Emphasizing former enemies as the main heroes of a movement leads to a culture where you’re expected to collaborate with the oppressor before you’re allowed to criticize it.

For instance, the mainstream corporate media hardly ever quotes anybody criticizing America’s endless wars unless they’re politicians who are veterans of those same wars.

And “Scared Straight” type programs that hold up violent convicts as role models because they’ve repudiated their former crimes just make being a former criminal look cool.

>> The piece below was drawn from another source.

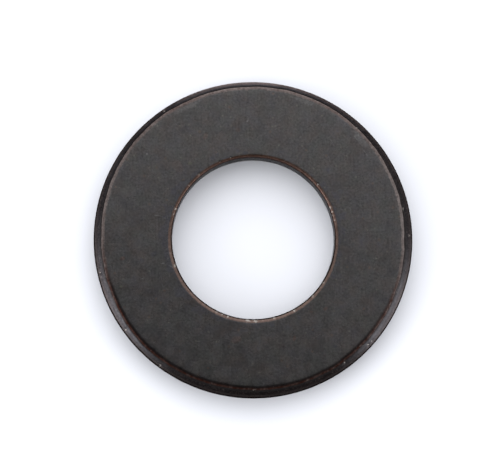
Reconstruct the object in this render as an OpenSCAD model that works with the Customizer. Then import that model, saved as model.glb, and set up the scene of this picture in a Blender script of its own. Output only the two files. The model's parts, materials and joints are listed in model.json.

On the other hand, I’m sure Alternet has published articles about civil rights lawyers who were never Nazis, so maybe that’s not the best example.

6 Likes

It’s a fair point that the article is far too nice to her. I’m just trying to correct from going too far the other way, which I thought the use of “She’s still a Nazi ex-cop,” despite her current career protecting migrants, was in serious danger of doing.

3 Likes

Quoting an old post from the other place:

5 Likes

See also: disappearance of Native-American women (I wonder).

When a case relies on an arrest by an untrained cop who has a criminal record, prosecutors sometimes do not want to put that person in front of a jury and instead might drop or reduce felony charges, Griffiths warned. “I could see felony domestic violence assault cases that end up being pleaded down to harassment or coercion.”